PROVIDED MATERIAL
— BEGIN —
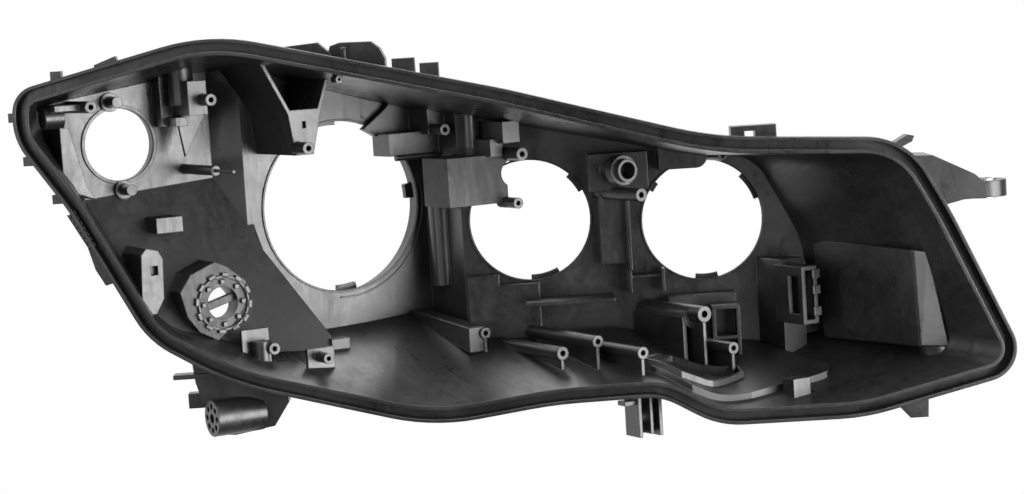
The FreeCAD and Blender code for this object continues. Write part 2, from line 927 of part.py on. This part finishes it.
tray = shared("tray", tray_lining, shape_object("tray_plan", tray_outside.cut(tray_inside)))


# The corner box is open behind and below

corner_box_space = block(
    "corner_box_space",
    "Sizes.corner_box_x + Sizes.wall",
    "Sizes.corner_box_front + Sizes.wall",
    "Sizes.corner_box_under - Sizes.wall",
    "Sizes.corner_box_wide - 2 * Sizes.wall",
    "Sizes.corner_box_deep",
    "Sizes.corner_box_tall",
)
corner_box = less("corner_box_walls", doc.getObject("corner_box"), corner_box_space)
square_blocks = [item for item in square_blocks if item.Label != "corner_box"] + [corner_box]


# Other blocks are moulded hollow from behind, with the wall of the shell all round


def core(name, reach):
    """Space behind a block, open through the back wall."""
    return block(
        f"{name}_core",
        f"Sizes.{name}_x + Sizes.wall",
        f"Sizes.{name}_front + Sizes.wall",
        f"Sizes.{name}_under + Sizes.wall",
        f"Sizes.{name}_wide - 2 * Sizes.wall",
        f"Sizes.{name}_deep + {reach}",
        f"Sizes.{name}_tall - 2 * Sizes.wall",
    )


square_cores = [core(name, 40) for name in ("hump_block", "connector_block")]
swept_cores = ride_rim_frame(
    fused("swept_cores", [core(name, 20) for name in ("low_wall", "lamp_column")])
)


# Fittings outside the shell, square to the rim

outer_blocks = blocks(
    "Outside",
    {
        "clip_upper": (-204.5, 3, 77, 6, 7, 6),
        "clip_middle": (-197, 3, 48, 7, 7, 6),
        "clip_lower": (-180, 3, 22, 8, 7, 6),
        "lug_outer": (-175, 3, 97, 7, 8, 11.5),
        "rib_post": (13, 28, 96, 3, 8, 16),
        "catch_outer": (47.5, 8, 86, 15, 12, 17),
        "catch_inner": (65.5, 8, 80, 12.5, 12, 19),
        "top_clip_post_a": (267, 11, 26, 9, 14, 18),
        "top_clip_post_b": (283, 11, 24, 14, 14, 18),
        "top_clip_bar": (267, 11, 41, 30, 14, 3.5),
        "mount_blade": (-112, 16, -101, 26, 12, 3),
        "mount_lug": (-104, 24, -122, 10, 10, 10),
    },
)
foot_blocks = blocks(
    "Clip bracket under the rim",
    {
        "foot_rib_a": (110.5, -200, -158, 2.4, 17, 34),
        "foot_rib_b": (119.4, -200, -156.5, 2.2, 17, 32),
        "foot_rib_c": (126.6, -200, -158.5, 2.4, 17, 34),
        "foot_back": (110.5, -185.4, -158, 18.5, 2.4, 34),
        "foot_tab": (102, -197, -136, 9, 9, 3),
    },
)
sizes(
    "Outer plates",
    fin_front=6,
    fin_deep=3,
    ramp_front=3,
    ramp_deep=8,
    roof_plate_front=28,
    roof_plate_deep=16,
    roof_hump_front=34,
    roof_hump_deep=24,
    arm_front=11,
    arm_deep=14,
    eye_arm_front=10,
    eye_arm_deep=36,
    mount_front=20,
    mount_deep=14,
    toe_front=8,
    toe_deep=14,
    eye_across=437,
    eye_behind=40,
    eye_under=-14,
    eye_tall=11,
    eye_radius=15.5,
    eye_bore=9,
    sleeve_bore=6.3,
    sleeve_proud=1,
    sleeve_clearance=0.05,
    lower_mount_x=-133,
    lower_mount_y=-55.5,
    lower_mount_up=-127.5,
    lower_mount_radius=12.2,
    lower_mount_bore=3.2,
    lower_mount_long=35,
    spoke_pockets=8,
    spoke_ring=8,
    spoke_radius=2,
    spoke_deep=7,
    foot_hole_x=115.6,
    foot_hole_up=-147.5,
    foot_hole_radius=2.5,
)
# Flat outlines of the plates, clockwise: across and up.
OUTER_PLATES = {
    "fin": ((-160, 14), (-142, -32), (-150, -34), (-156, -23), (-160, -8), (-172, 14)),
    "ramp": ((-146, 104), (-146, 111), (-132, 116), (-130, 110), (-130, 104)),
    "roof_plate": ((-30, 106), (-24.5, 115), (-2, 116.5), (6, 109), (8, 104), (-10, 98)),
    "roof_hump": ((1, 98), (6, 113.5), (12.5, 115.5), (33, 115), (38.5, 110.5), (42, 103), (42, 90)),
    "arm": ((366, 18), (373, 26.5), (383, 32), (387.5, 31), (386, 27.5), (378.5, 24), (374, 15)),
    "eye_arm": (
        (372, 16),
        (388, 18),
        (399, 17.5),
        (426, 3.5),
        (434, -4),
        (434, -12.5),
        (418, -13),
        (400, -17),
        (375, -30),
    ),
    "mount": (
        (-100, -84),
        (-38, -100),
        (-36.5, -121),
        (-47, -136.5),
        (-73.5, -141),
        (-85.5, -140),
        (-93.5, -120),
        (-98, -104),
    ),
    "toe": ((362, -140), (389, -135), (388, -156), (376, -156)),
}
outer_plates = []
for name, corners in OUTER_PLATES.items():
    front = mm(f"{name}_front")
    corners = [Vector(across, front, up) for across, up in corners]
    outer_plates.append(
        shape_object(name, prism(corners, Vector(0, mm(f"{name}_deep"), 0)))
    )


eye = ("Sizes.eye_across", "Sizes.eye_behind", "Sizes.eye_under")
eye_ring = post("eye_ring", *eye, "Sizes.eye_radius", "Sizes.eye_tall")
eye_hole = post("eye_hole", *eye, "Sizes.eye_bore", "Sizes.eye_tall + 20")
eye_hole.setExpression(".Placement.Base.z", "Sizes.eye_under - 10")
mount_slots = blocks(
    "Angled slot in the lower plate",
    {
        "mount_slot_upright": (-65.6, 19, -132.5, 2.2, 5, 12.5),
        "mount_slot_foot": (-71, 19, -132.5, 7.6, 5, 2.2),
    },
)
fittings = ride_rim_frame(fused("fittings", outer_blocks + outer_plates + [eye_ring]))
fitting_holes = ride_rim_frame(fused("fitting_holes", [eye_hole] + mount_slots))
foot_hole = rod(
    "foot_hole",
    "Sizes.foot_hole_x",
    "Sizes.foot_rib_a_front",
    "Sizes.foot_hole_up",
    "Sizes.foot_hole_radius",
    "Sizes.foot_rib_a_deep + Sizes.wall",
)


# Lower mount: a round lug with a hub hole and a ring of pockets in its end

lower_mount = ("Sizes.lower_mount_x", "Sizes.lower_mount_y", "Sizes.lower_mount_up")
lower_mount_rod = side_rod(
    "lower_mount", *lower_mount, "Sizes.lower_mount_radius", "Sizes.lower_mount_long"
)
lower_mount_holes = [
    side_rod(
        "lower_mount_hole", *lower_mount, "Sizes.lower_mount_bore", "Sizes.lower_mount_long"
    )
]
for i in range(int(mm("spoke_pockets"))):
    turn = f"({i} * 360 / Sizes.spoke_pockets) * 1deg"
    lower_mount_holes.append(
        side_rod(
            f"spoke_pocket_{i}",
            lower_mount[0],
            f"{lower_mount[1]} + Sizes.spoke_ring * cos({turn})",
            f"{lower_mount[2]} + Sizes.spoke_ring * sin({turn})",
            "Sizes.spoke_radius",
            "Sizes.spoke_deep",
        )
    )


# Moulding put together

inside = shared(
    "inside",
    fused(
        "inside_blocks",
        bosses + rail_ribs + square_blocks + rods + columns + across_rods + inside_plates
        + [swept_inside, swept_rods, hump_tip, roof_pocket, adjuster_hub] + adjuster_studs,
    ),
    envelope,
)
walls = fused("walls", [envelope, rim_block, fittings, lower_mount_rod] + foot_blocks)
shell = less("shell", less("channelled", walls, channel), cavity)
solid = fused(
    "solid_parts",
    [shell, inside, pad, tray, projector_collar, indicator_collar, slanted_collars],
)
holes = fused(
    "holes",
    pilot_holes + projector_holes + indicator_holes + square_cores + side_bracket_hole
    + socket_holes + lower_mount_holes
    + [slanted_holes, swept_cores, pocket_slot, adjuster_bore, fitting_holes, foot_hole]
    + [cup_bore, lamp_ring_bore, box_notch],
)
drilled = less("drilled", solid, holes)
housing = fused("headlamp_housing", [drilled, adjuster_bar])


# Steel sleeve pressed into the mounting eye

sleeve_place = (*eye[:2], "Sizes.eye_under - Sizes.sleeve_proud")
sleeve_tall = "Sizes.eye_tall + 2 * Sizes.sleeve_proud"
sleeve_outside = post(
    "sleeve_outside", *sleeve_place, "Sizes.eye_bore - Sizes.sleeve_clearance", sleeve_tall
)
sleeve_inside = post("sleeve_inside", *sleeve_place, "Sizes.sleeve_bore", sleeve_tall)
sleeve = ride_rim_frame(less("mount_eye_sleeve", sleeve_outside, sleeve_inside))


# Check and write

doc.recompute()
pieces = (housing, sleeve)
for item in doc.Objects:
    if "Invalid" in item.State or "Error" in item.State:
        raise SystemExit(f"{item.Label} failed: {item.State}")
os.makedirs("parts", exist_ok=True)
for piece in pieces:
    if piece.Shape.isNull() or not piece.Shape.isValid():
        raise SystemExit(f"{piece.Label} has no valid shape")
    piece.Shape.exportStep(f"parts/{piece.Label}.step")
    print(piece.Label, len(piece.Shape.Solids), "solid", round(piece.Shape.Volume / 1000), "cm3")
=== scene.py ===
import math
import bmesh
import bpy
from mathutils import Matrix, Vector


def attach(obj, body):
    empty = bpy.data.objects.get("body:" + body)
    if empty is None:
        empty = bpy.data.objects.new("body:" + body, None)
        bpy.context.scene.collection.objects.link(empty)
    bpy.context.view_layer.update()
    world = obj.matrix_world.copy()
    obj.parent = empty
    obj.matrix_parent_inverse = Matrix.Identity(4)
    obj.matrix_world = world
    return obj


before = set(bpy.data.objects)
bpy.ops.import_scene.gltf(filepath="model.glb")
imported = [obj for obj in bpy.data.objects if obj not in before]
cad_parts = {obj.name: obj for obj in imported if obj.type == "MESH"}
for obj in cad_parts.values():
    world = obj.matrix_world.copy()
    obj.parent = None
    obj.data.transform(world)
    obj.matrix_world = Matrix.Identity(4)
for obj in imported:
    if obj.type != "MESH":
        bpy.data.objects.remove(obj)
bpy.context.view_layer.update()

scene = bpy.context.scene


# Camera: in front of the outer end, a little above the part, turned slightly clockwise

SENSOR_WIDTH = 36.0
FOCAL_LENGTH = 82.97
CAMERA_PLACE = (-0.7302, -1.5019, 0.1237)

camera_data = bpy.data.cameras.new("Camera")
camera_data.sensor_width = SENSOR_WIDTH
camera_data.lens = FOCAL_LENGTH
camera_data.clip_start = 0.05
camera_data.clip_end = 20.0
camera = bpy.data.objects.new("Camera", camera_data)
scene.collection.objects.link(camera)
azimuth = math.radians(-30.0)
elevation = math.radians(5.5)
roll = math.radians(3.6)
back = Vector(
    (
        math.sin(azimuth) * math.cos(elevation),
        -math.cos(azimuth) * math.cos(elevation),
        math.sin(elevation),
    )
)
level = Vector((math.cos(azimuth), math.sin(azimuth), 0.0))
upright = back.cross(level)
right = math.cos(roll) * level - math.sin(roll) * upright
up = math.sin(roll) * level + math.cos(roll) * upright
camera.matrix_world = Matrix.Translation(CAMERA_PLACE) @ Matrix(
    (right, up, back)
).transposed().to_4x4()
scene.camera = camera


# Node helpers


def new_material(name):
    material = bpy.data.materials.new(name)
    material.use_nodes = True
    nodes = material.node_tree.nodes
    nodes.clear()
    output = nodes.new("ShaderNodeOutputMaterial")
    shader = nodes.new("ShaderNodeBsdfPrincipled")
    material.node_tree.links.new(shader.outputs["BSDF"], output.inputs["Surface"])
    return material, shader


def add(material, kind, **values):
    node = material.node_tree.nodes.new(kind)
    for key, value in values.items():
        key = key.replace("_", " ")
        if key in node.inputs:
            node.inputs[key].default_value = value
        else:
            setattr(node, key.replace(" ", "_"), value)
    return node


def link(material, start, end):
    material.node_tree.links.new(start, end)


def noise(material, place, scale, detail=4.0, roughness=0.55, distortion=0.0):
    node = add(
        material,
        "ShaderNodeTexNoise",
        Scale=scale,
        Detail=detail,
        Roughness=roughness,
        Distortion=distortion,
    )
    link(material, place, node.inputs["Vector"])
    return node.outputs["Fac"]


def spread(material, value, low, high, to_low, to_high):
    node = add(material, "ShaderNodeMapRange")
    for key, number in (
        ("From Min", low),
        ("From Max", high),
        ("To Min", to_low),
        ("To Max", to_high),
    ):
        node.inputs[key].default_value = number
    link(material, value, node.inputs["Value"])
    return node.outputs["Result"]


def maths(material, operation, first, second):
    node = material.node_tree.nodes.new("ShaderNodeMath")
    node.operation = operation
    for socket, value in zip(node.inputs, (first, second)):
        if isinstance(value, (int, float)):
            socket.default_value = value
        else:
            link(material, value, socket)
    return node.outputs["Value"]


def ramp(material, value, stops):
    node = material.node_tree.nodes.new("ShaderNodeValToRGB")
    elements = node.color_ramp.elements
    while len(elements) < len(stops):
        elements.new(0.5)
    for element, (place, colour) in zip(elements, stops):
        element.position = place
        element.color = (*colour, 1.0)
    link(material, value, node.inputs["Fac"])
    return node.outputs["Color"]


def bumps(material, shader, layers, edge=0.0):
    """Heights added one after another; edge rounds sharp corners for the light."""
    normal = None
    if edge:
        bevel = add(material, "ShaderNodeBevel", Radius=edge)
        bevel.samples = 4
        normal = bevel.outputs["Normal"]
    for height, strength, distance in layers:
        node = add(material, "ShaderNodeBump", Strength=strength, Distance=distance)
        link(material, height, node.inputs["Height"])
        if normal:
            link(material, normal, node.inputs["Normal"])
        normal = node.outputs["Normal"]
    link(material, normal, shader.inputs["Normal"])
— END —
PROBLEM STATEMENT
Give again only the lines from the one bearing "doc.recompute()" through the one bearing "# Camera: in", exactly as they stand.

RESPONSE BELOW
doc.recompute()
pieces = (housing, sleeve)
for item in doc.Objects:
    if "Invalid" in item.State or "Error" in item.State:
        raise SystemExit(f"{item.Label} failed: {item.State}")
os.makedirs("parts", exist_ok=True)
for piece in pieces:
    if piece.Shape.isNull() or not piece.Shape.isValid():
        raise SystemExit(f"{piece.Label} has no valid shape")
    piece.Shape.exportStep(f"parts/{piece.Label}.step")
    print(piece.Label, len(piece.Shape.Solids), "solid", round(piece.Shape.Volume / 1000), "cm3")
=== scene.py ===
import math
import bmesh
import bpy
from mathutils import Matrix, Vector


def attach(obj, body):
    empty = bpy.data.objects.get("body:" + body)
    if empty is None:
        empty = bpy.data.objects.new("body:" + body, None)
        bpy.context.scene.collection.objects.link(empty)
    bpy.context.view_layer.update()
    world = obj.matrix_world.copy()
    obj.parent = empty
    obj.matrix_parent_inverse = Matrix.Identity(4)
    obj.matrix_world = world
    return obj


before = set(bpy.data.objects)
bpy.ops.import_scene.gltf(filepath="model.glb")
imported = [obj for obj in bpy.data.objects if obj not in before]
cad_parts = {obj.name: obj for obj in imported if obj.type == "MESH"}
for obj in cad_parts.values():
    world = obj.matrix_world.copy()
    obj.parent = None
    obj.data.transform(world)
    obj.matrix_world = Matrix.Identity(4)
for obj in imported:
    if obj.type != "MESH":
        bpy.data.objects.remove(obj)
bpy.context.view_layer.update()

scene = bpy.context.scene


# Camera: in front of the outer end, a little above the part, turned slightly clockwise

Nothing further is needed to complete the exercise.